Adventure may be psychological and personal, as it is for Hamlet and Scrooge. The Adventure may be physical, requiring a long journey far from home, as it is for Ulysses, Jason and the Argonauts, and Dorothy who must travel all the way to Oz. They all find after their long journeys they had Serenity in their Hearts all along. It is a two-foot journey from the Ego to the Heart. And once we achieve the Serenity of the Heart we can harness our Fear and Desire.
I use the term 'Serenity' to capture the thought of an equitable balance within one's own heart. Other words you can use are 'spirit,' 'peace' or 'tranquility.' You are certainly welcome to come up with your word or words to describe the concept of being Spiritually well centered.

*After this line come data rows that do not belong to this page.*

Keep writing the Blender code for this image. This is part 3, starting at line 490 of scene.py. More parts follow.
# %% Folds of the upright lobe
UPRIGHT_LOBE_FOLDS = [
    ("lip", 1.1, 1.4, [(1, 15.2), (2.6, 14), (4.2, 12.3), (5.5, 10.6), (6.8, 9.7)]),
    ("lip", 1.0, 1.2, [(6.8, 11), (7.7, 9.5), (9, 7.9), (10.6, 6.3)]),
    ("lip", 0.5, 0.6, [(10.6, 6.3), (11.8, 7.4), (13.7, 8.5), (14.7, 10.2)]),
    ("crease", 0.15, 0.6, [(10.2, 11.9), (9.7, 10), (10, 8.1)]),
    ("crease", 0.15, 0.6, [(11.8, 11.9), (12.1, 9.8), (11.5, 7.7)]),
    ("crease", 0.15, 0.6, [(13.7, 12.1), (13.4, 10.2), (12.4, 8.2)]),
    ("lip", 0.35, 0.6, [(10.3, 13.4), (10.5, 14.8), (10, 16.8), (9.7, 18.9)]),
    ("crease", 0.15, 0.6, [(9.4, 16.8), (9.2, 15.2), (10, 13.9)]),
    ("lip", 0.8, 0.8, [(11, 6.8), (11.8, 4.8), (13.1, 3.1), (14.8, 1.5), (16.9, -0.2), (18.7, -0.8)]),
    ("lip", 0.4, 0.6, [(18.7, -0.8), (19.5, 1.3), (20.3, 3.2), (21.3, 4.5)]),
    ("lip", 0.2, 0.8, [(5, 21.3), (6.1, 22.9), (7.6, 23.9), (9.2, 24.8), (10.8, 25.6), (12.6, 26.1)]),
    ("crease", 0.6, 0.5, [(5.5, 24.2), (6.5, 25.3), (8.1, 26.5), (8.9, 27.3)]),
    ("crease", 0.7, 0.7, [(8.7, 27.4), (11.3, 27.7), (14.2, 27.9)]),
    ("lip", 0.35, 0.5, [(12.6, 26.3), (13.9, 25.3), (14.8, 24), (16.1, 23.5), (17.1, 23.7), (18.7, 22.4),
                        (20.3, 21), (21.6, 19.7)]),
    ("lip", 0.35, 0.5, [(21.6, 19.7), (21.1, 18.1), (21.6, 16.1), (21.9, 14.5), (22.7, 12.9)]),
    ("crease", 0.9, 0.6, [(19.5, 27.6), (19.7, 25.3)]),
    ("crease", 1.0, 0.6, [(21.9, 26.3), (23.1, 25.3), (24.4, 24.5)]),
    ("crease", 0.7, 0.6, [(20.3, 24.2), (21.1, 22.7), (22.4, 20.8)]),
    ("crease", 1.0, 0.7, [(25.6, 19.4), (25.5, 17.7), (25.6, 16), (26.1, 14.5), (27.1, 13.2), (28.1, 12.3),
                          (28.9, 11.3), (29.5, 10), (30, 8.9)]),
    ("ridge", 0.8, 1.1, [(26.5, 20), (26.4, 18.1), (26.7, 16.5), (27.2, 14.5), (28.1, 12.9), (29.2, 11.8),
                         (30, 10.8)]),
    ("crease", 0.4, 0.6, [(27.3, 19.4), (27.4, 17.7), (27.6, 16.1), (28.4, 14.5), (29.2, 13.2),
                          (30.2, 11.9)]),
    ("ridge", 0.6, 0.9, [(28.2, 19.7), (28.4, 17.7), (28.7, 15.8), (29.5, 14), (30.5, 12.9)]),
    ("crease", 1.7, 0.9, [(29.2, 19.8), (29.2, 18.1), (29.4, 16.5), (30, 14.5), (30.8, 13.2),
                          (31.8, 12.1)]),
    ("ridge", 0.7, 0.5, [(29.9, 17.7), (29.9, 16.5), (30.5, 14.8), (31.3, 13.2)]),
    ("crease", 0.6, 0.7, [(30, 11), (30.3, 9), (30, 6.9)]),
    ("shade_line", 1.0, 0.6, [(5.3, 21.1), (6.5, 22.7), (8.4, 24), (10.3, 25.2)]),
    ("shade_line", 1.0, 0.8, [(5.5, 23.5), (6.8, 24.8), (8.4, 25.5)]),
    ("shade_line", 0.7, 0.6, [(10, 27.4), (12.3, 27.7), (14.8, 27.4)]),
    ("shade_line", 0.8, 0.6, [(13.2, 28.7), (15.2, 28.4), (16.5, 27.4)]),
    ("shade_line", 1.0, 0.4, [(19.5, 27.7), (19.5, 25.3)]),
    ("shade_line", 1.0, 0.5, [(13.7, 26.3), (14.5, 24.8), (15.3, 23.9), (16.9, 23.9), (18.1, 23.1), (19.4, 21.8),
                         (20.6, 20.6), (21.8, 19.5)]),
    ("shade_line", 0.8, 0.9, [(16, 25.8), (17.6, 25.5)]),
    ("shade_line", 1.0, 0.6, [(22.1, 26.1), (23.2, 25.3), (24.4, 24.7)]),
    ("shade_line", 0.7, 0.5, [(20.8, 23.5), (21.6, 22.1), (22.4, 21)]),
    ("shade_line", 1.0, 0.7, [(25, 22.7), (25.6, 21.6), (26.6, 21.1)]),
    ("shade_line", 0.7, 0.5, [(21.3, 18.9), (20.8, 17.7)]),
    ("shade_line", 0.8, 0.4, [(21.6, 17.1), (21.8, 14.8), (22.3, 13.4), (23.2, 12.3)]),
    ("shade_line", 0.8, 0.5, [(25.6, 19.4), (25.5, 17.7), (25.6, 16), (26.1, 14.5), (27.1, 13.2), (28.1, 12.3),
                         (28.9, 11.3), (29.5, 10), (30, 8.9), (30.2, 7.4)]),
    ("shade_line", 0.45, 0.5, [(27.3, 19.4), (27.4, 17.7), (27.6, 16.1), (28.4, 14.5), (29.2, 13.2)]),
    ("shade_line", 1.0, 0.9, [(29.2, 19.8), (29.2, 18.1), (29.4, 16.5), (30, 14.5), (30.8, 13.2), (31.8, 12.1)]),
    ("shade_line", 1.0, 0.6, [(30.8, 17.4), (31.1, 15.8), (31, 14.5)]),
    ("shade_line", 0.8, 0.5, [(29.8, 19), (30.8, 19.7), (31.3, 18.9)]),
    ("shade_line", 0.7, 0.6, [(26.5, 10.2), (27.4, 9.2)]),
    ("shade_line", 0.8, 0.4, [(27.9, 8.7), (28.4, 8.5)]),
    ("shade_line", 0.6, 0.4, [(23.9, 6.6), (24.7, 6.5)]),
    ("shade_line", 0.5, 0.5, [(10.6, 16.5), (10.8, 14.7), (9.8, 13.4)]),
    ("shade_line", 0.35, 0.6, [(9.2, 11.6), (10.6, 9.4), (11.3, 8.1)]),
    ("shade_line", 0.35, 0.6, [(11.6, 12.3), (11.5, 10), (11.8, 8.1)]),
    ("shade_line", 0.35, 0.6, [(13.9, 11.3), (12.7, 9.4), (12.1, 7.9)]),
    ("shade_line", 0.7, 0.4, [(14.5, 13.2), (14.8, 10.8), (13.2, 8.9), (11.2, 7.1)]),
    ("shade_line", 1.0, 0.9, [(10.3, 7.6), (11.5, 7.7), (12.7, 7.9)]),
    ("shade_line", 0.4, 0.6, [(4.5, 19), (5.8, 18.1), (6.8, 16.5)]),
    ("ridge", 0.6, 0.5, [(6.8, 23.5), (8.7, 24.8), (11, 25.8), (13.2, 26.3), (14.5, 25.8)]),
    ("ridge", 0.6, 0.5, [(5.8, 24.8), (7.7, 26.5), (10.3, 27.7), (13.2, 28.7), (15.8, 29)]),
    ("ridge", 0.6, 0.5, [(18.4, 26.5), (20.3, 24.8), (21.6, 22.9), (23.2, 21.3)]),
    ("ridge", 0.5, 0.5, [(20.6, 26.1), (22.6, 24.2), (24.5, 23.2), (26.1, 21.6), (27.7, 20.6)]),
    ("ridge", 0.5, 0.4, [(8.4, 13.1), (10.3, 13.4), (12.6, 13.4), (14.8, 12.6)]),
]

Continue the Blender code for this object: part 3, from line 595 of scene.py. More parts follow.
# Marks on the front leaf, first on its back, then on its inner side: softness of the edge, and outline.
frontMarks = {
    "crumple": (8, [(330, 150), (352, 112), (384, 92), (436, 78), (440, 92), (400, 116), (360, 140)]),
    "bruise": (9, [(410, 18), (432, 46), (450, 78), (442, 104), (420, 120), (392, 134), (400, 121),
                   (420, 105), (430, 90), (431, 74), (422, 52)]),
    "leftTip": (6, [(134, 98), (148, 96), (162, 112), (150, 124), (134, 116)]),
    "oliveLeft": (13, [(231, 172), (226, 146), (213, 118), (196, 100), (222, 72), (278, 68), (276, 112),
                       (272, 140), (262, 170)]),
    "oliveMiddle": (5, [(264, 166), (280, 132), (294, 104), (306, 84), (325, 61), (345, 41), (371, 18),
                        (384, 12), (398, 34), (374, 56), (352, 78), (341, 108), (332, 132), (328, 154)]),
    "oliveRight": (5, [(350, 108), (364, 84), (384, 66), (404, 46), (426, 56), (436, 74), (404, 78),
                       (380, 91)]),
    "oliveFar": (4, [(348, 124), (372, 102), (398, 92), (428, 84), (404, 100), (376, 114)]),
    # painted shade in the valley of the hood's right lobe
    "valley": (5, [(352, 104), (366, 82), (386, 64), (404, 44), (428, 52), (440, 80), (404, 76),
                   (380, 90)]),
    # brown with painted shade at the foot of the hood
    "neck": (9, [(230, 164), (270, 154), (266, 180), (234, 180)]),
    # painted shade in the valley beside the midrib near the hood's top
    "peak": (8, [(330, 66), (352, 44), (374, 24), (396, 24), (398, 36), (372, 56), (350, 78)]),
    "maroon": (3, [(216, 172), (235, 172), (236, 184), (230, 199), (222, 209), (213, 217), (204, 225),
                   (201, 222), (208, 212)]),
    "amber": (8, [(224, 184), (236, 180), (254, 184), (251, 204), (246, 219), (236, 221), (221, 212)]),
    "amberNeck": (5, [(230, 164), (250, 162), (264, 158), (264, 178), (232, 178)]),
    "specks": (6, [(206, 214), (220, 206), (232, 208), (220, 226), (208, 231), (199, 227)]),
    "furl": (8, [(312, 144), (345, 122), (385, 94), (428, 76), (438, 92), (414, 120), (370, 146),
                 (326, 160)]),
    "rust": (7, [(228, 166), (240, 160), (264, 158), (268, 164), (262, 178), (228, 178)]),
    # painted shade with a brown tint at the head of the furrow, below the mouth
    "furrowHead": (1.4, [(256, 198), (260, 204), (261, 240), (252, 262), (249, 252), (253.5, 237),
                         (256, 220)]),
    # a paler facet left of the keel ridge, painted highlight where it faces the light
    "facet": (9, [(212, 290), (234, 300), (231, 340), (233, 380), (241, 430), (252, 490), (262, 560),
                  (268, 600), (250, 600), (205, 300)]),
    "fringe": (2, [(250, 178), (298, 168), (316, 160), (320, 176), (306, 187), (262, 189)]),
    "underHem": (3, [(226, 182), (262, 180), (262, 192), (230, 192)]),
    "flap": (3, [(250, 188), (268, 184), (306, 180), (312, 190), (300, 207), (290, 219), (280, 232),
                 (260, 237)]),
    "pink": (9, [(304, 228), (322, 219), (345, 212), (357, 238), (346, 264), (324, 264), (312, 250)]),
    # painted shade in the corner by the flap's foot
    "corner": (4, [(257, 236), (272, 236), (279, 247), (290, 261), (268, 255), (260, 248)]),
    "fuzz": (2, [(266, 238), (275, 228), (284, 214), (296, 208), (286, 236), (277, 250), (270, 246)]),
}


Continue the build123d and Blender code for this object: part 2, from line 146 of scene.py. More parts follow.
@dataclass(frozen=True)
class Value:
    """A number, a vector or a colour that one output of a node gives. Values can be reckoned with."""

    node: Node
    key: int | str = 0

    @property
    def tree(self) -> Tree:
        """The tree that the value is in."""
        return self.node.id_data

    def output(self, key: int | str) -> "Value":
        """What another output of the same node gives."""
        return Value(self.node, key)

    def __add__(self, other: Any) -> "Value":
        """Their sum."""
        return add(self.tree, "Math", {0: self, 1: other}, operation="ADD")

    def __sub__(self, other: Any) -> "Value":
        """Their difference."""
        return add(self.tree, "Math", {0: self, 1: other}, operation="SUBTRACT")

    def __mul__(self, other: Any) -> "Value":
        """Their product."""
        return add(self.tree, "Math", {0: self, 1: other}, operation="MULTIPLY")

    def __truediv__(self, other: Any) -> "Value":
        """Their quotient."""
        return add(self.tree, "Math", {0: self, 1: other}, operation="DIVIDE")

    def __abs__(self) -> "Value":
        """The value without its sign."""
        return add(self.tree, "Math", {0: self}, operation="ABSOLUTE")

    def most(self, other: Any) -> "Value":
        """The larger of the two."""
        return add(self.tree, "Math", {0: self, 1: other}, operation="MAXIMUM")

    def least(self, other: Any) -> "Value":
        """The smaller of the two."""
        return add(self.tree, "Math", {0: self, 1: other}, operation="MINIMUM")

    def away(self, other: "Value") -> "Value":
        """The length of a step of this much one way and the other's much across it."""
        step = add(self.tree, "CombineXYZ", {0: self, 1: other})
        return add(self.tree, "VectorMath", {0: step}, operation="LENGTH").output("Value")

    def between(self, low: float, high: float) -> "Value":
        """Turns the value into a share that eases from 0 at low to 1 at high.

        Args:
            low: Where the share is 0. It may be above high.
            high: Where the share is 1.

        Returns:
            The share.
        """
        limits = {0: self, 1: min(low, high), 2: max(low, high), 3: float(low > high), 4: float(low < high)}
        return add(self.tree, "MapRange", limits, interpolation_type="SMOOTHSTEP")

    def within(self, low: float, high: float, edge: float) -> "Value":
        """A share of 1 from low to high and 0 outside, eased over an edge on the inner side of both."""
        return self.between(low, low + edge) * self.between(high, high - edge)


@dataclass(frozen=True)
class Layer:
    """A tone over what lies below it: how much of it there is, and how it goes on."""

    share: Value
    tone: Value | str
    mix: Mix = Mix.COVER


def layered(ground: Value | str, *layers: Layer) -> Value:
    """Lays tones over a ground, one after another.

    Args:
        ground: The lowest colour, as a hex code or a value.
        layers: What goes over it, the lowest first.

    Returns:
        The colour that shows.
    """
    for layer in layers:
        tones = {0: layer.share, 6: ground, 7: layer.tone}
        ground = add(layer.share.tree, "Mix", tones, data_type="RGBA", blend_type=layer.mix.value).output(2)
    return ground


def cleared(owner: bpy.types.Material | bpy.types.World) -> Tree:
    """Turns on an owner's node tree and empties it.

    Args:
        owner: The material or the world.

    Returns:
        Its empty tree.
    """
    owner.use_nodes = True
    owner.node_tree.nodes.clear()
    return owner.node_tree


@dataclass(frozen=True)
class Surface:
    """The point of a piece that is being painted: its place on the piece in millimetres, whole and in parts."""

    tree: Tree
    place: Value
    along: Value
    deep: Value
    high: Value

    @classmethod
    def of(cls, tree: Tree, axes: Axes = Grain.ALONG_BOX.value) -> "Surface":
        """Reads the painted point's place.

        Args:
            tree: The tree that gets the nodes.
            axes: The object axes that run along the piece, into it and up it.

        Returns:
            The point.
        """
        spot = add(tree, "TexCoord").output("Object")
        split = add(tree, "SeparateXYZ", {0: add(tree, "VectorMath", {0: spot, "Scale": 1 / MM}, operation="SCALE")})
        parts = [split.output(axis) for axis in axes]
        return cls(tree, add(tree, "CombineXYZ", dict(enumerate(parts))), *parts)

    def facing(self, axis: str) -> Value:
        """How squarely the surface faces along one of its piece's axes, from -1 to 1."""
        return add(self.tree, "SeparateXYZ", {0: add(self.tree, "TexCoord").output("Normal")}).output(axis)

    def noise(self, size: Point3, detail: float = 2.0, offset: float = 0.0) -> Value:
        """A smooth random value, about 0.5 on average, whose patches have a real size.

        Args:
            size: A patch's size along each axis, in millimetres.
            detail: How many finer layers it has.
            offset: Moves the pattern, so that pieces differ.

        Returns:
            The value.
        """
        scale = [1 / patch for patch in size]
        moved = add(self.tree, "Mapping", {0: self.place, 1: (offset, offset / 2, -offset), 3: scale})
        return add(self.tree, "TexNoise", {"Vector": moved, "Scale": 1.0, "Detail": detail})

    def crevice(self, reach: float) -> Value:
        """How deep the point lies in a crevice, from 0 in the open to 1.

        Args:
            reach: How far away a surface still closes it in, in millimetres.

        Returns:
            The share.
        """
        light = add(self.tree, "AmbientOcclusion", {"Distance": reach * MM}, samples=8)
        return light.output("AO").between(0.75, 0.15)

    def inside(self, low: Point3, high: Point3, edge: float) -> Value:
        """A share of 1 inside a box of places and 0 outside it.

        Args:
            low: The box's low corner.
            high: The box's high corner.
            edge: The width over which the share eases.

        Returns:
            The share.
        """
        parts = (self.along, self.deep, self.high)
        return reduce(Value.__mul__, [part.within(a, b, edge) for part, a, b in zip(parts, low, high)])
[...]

We can calculate the Call to Adventure this way: if the Hero chooses the Adventure, it is born of Desire. If the Adventure is forced onto the Hero, it is born out of Fear.
While the great stories often focus on one Adventure at a time, our own Adventures are many and sometimes simultaneous. We learn to walk, we learn to run. We learn to swim, we are learning at school. We might be finishing up an accomplishment of walking - a Desired Adventure - or start a new project – swimming – that is fraught with danger and Fear (the beginning of an Adventure not of our choosing). As an adult, we may be starting a relationship with a new partner and at the same time we are starting a new job. We may be Mentoring other people, even our own children. In these cases we are starting several Hero’s Journey’s all at once, we also participate in other people’s Hero’s Journey’s as well.
One man in his time plays many parts.
William Shakespeare
It sounds like we are juggling a lot, but these are normal paths to take. A baby becomes a child and a child becoming an adult is achieving numerous Holy Grails simultaneously. And so are you.